Saturday, June 29, 2019

The highlight of the season



Even in the best of season and, believe me this is a long way from even a good one, there are only a few moments that capture the essence of the game.  It may be a single pitch, but in that split-second you learn something about the character of a player or a team, you see past all of the movement and complexity of the game to grasp what baseball is all about.

Despite the tough extra-inning loss to the Astros last night there was, for me, one of those revelatory moments.
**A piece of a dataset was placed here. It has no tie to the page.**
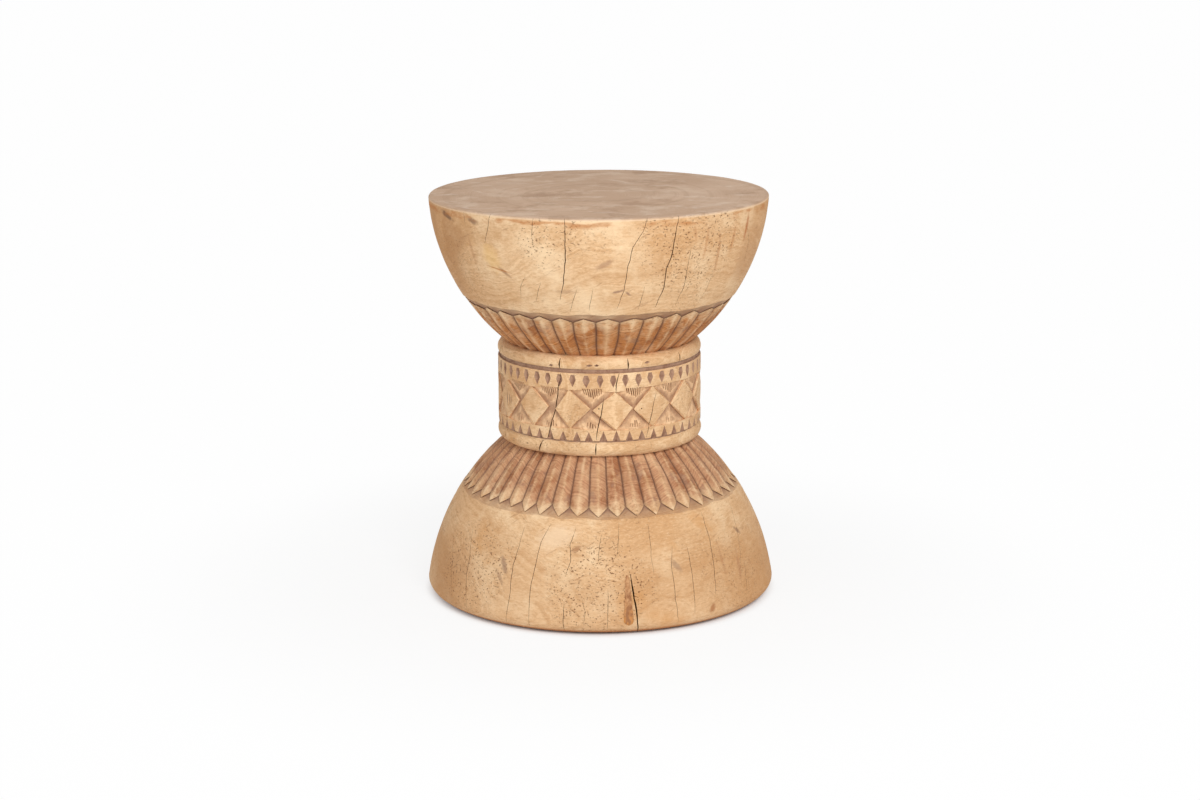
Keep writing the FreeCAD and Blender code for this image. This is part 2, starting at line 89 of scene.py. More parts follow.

So pure and exhilarating that I was left, for the first time this season, that the team Dipoto and Servais are reimagining might just become winners, dare I say it champions.

Here's what happened.  For six innings the M's nursed a one-run, 1 to 0 lead fueled my Austin Nola's first major league home run.  Pitching on both sides was strong but after Carisiti's open, Milone was pulled after five scoreless innings.  He'd only thrown 84 pitches and seemed fine in the sixth, but Servais had a reason, however mysterious, and only added to the suspense by bringing in the ever-unreliable Cory Gearrin.

I have no animus towards Gearrin, but he is just awful.  I dread seeing him pitch and he quickly validated my fears.  In Gearrin-like style he got two quick strikes on Chirinos then, in fulfillment of my total lack of confidence, walked him!  He does get a 3-6 fielder's choice, gives up a stolen base and lets Marisnick single to tie the game.  Another stellar third of an inning.

Time for a pitching change... it's Austin Number Two, Austin Adams.  He's shown some good stuff lately and is unafraid to throws nasty slider in any sort of situation.  But he's pitched a lot lately and he is not sharp, walking Springer in five pitches.  Time to face Altuve.  Ball, ball, ball.  3 and 0 to this guy who routinely beats the Ms.  Sensing his moment, Altuve is not taking.  He hits into a contact play out at home.  And then, as if it's what you just do, he struck out Bregman on three pitches.

Adams' intensity was impressive.  He came off that mound roaring like the winner he is and the winner this team is going to be if Adams has anything to do with it.